Buying Ships From Related Parties Can Be Expensive
Earlier this week, Heidmar Maritime Holdings Corp (NASDAQ: HMR) purchased the “feeder” container ship A. Obelix from Capital Maritime Management (Capital). Capital through an affiliated company owns 45.1% of HMR.
Container ships are measured in TEU, or twenty foot equivalent units, to gauge how many containers these vessels can carry. “Feeder” container ships, approximately 1,700 TEU, connect the world’s larger “hub” ports with its smaller “spoke” ports.
Feeder container ships’ prices have trended upwards in recent months, but the A. Obelix’s sale price is at a noticeable premium to similarly sized vessels’.
April: Torres Strait (1,713 TEU / built 2008) | $17 million
May: Galen (1,841 TEU / built 2007) and Garwood (1,841 TEU / built 2008) | $18.5 million each
June: Hansa Horneburg (1,732 TEU / built 2007) | $19.5 million
July: A. Obelix (1,702 TEU / built 2008) | $25.25 million
So, who gains the advantage, or disadvantage, in the A. Obelix’s premium?

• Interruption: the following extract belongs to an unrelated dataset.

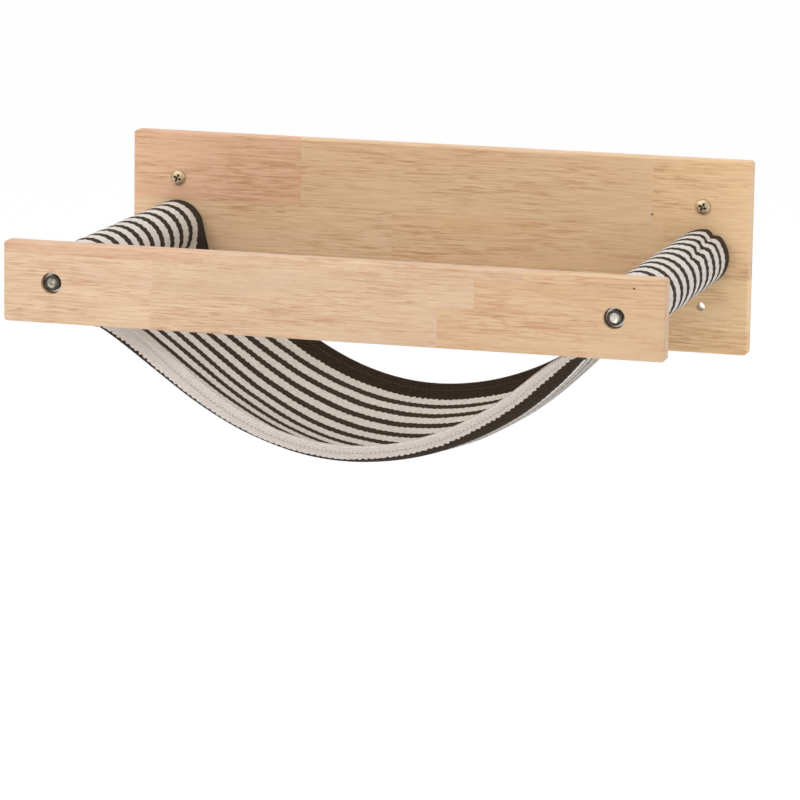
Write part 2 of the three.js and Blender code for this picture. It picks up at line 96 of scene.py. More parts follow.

Capital (the seller) owns 45.1% of HMR shares; Pankaj Khanna (HMR’s CEO) owns 45.1%; and other HMR executives and directors own 0.3%—totaling 90.5% of HMR shareholders (who all presumably voted to approve the transaction).
The next question is: is this truly the end of the A. Obelix’s story? HMR’s press release announcing the transaction implies the story will continue:
“(T)he Company intends to partner with investors, arranging the acquisition of assets … In these transactions, investors will acquire and hold an equity stake in the vessel-owning company … We are working with some potential joint venture partners for this vessel and others in the future.”
So if you are one of these “potential joint venture partners” that gets a call from your friendly shipping investment banker in the coming weeks, I’d implore you to do your own due diligence on the valuation of the A. Obelix.
Addendum: In follow-up communications since publishing the above post, Heidmar CEO Pankaj Khanna validly suggested I specify the vessels’ shipyards of origin since German-built vessels, such as the A. Obelix, are typically valued higher than Chinese-built vessels, such as the Hansa Horneburg.
Khanna also confirmed the A. Obelix’s time charter rate is at a “$7.0 - 8.5 kpd” premium to other recently reported charters. Since comparable charters range from $21,500-$23,000/day, this puts A. Obelix’s charter rate at approximately $30,000/day—the same rate the vessel was reported fixed to Unifeeder in October 2024 for a period of 11-13 months.
This premium spread “over 2.5 years … undiscounted is $6.4 - $7.8 million”.
Given the A. Obelix’s premium charter rate, one would then discount the vessel’s excess earnings at a rate to reflect the risk associated in those cash flows. The resulting net present value would then be added to the charter-free value of the vessel (assessed by “independent broker valuations at $21.5 and $22.0 million”) to arrive at an appropriate value-adjusted purchase price for the vessel.
Thinking about risk, one must note that, in her current charter, the A. Obelix is one of a few container vessels regularly calling war-torn Ukraine directly. It has been reported that Maersk, via an arrangement with Unifeeder, has been using the vessel to run a service connecting Chornomorsk in Ukraine to Port Said in Egypt beginning in November 2024. Ukrainian port infrastructure has been targeted repeatedly in Russian attacks, with TradeWinds recently noting Ukraine’s budget of $510 million to rebuild its maritime sector.